Idée de faire des sons, traquer peut-être (que je n’aime pas ces mots), ou musique avant texte et photo ? J’ai reposé AZ son concert sur A au FDV (72 jours me restent), sa maison fermée (la cabane du pêcheur d’Amalia était sur la bande son de mes années à un chiffre), regarder au loin la ligne bleue de l’horizon

(elle est grise depuis un moment ici, et d’horizon, sinon celui de Patrick Modiano, il n’en est guère en ville), la matinée passée avec la pluie (les images ne correspondront que plus tard), l’après-midi après un salep dans ce bateau

un fanta, je me souviens comme nous étions seuls et comme cette salle était belle

un sourire tzigane (« Enterrez-moi debout » ou « nous on n’en parle pas », je n’aime pas les peuples parce que les catégories me contraignent, mais comme j’aime les Tziganes et leurs musiques et leur joie de vivre et leur amour des enfants c’est moi comme Bovary l’était de Gustave), les bateaux

tu vois, je me disais que sur le lac Léman nous n’avions pas pris la navette vers Lausanne, nous étions restés du côté français, la Suisse bien sûr, mais enclavée, le sourire de mon oncle, ses deux dalmatiens Alix et Adémar, l’herbe qui était sur la plage à la place du sable, doux, jaune clair, beige, chaud, ensoleillé, illuminé, blanc, sans doute les années à un chiffre alors que les lustres atteignent la douzaine, « votre fille a vingt ans, que le temps passe vite », le voilà parti (mais il n’était pas au Panthéon, tout comme Théo Sarapo, ils avaient quelque chose de trop contemporain, étaient-ils proches ? éloignés ? citoyens du monde ? sans appartenance à un peuple ?) ce sont des questions qui se posent lorsque, au détour d’un voyage

voilà qu’un homme s’installe non loin, sur le reste du monde pose un regard amusé, tenant en main un verre de thé qu’il vient d’aller chercher au bar du bateau, ainsi le savoir vivre, au loin dans son regard c’est le Bosphore, au loin sur la jetée, un homme passe vendant des sortes de friandises, je crois

au loin le petit Palais où on ira tout à l’heure, l’Asie, la rive gauche du Bosphore, c’est Beyoglü, l’Europe encore, la Corne d’or est en Europe, un nouveau pont y est jeté

pour le métro, dit-on, l’Europe en Turquie ? Il y a de nos jours sur les murs du métro des images qui montrent un pays de sable et de grottes, qui vantent des heures oubliées, les femmes y sont vêtues de robes, la plage est là, le sable jaune, beige, chaud, comme hier à Kélibia, illuminée ensoleillée la mer est là, chaude sans doute comme lorsqu’à Salammbo ou Gamarth, tu te souviens j’avais dix ans, la Croix Valmer ou Gigaro, nord sud, un dialogue

une envie de paix

de tranquillité (mais n’est-ce pas cette quiétude que la mort signifie ?), alors vivre oui, tanguent les navires sur les vagues de Marmara, au loin les haubans du pont lancé sur le Bosphore

à son pied asiate le petit palais de tout à l’heure

les gens qui en sortent (le type, avec un jean à l’intérieur distribue des chaussons en plastique, genre hôpital, aux visiteurs; entrée du palais gardé par deux magnifiques fauves : 20 lires quand même)
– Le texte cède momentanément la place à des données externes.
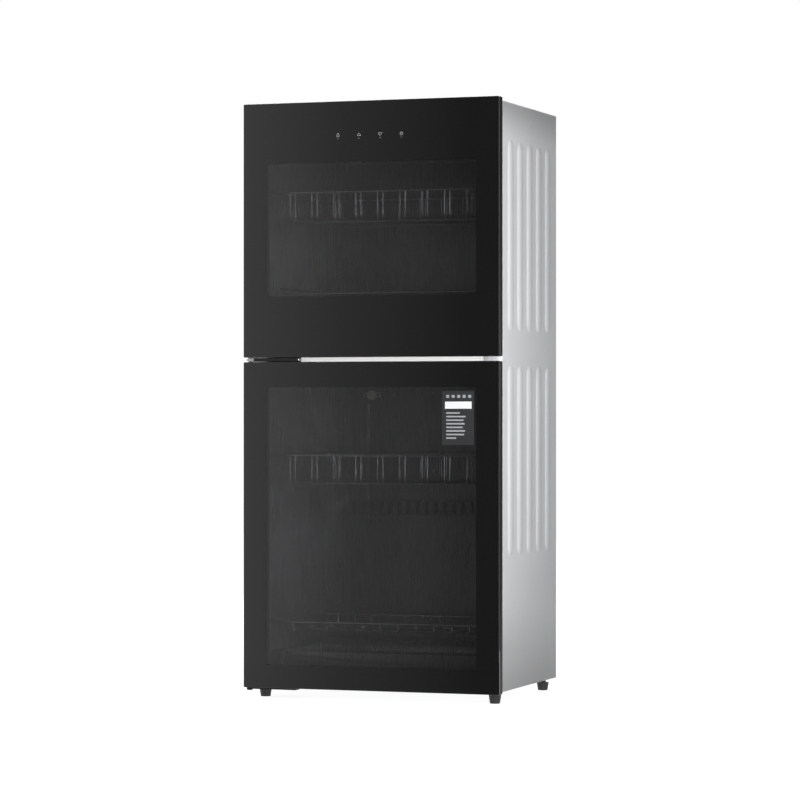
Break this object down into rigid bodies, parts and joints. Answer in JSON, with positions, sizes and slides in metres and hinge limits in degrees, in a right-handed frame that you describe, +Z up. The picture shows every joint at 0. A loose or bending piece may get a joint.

les habitudes alimentaires vestimentaires langagières

toutes autant culture

le monde entier et l’idée qu’on s’en fait, aller à Clichy, se poster une demi-heure à la terrasse au soleil, le monde passe et la Terre tourne encore, et la musique, est-ce le texte

sont-ce les photos ?

Les choses dans notre coin, ce n’est pas une offre généreuse, non, mais c’est une façon d’exister (il en est d’autres, bien d’autres, tant d’autres et les amis et les enfants et le reste du monde), j’ai pensé aux roses

oui, je suis allé restituer comme on dit dans un théâtre, j’ai entendu ce libraire au si gentil sourire dire son émotion de ce lieu qu’il retrouvait trente ans plus tard, et c’est cette égide-là sans doute qui rend donne assure confiance, « les choses vont comme elles vont de temps en temps la Terre tremble », des paroles de chansons

tandis que la tour Léandres reste au coin de l’eau, est-elle en Asie, est-elle en Europe, qui s’en soucie, pour ma part je m’en fous, ce qui me plaît, c’est vivre, voir le sourire, les plis au coin des yeux, tes lunettes rouges, celles rondes et noires sur ses cheveux bouclés et noirs, et son rire et le tien, voilà tout, la musique, la photo (voici le bac)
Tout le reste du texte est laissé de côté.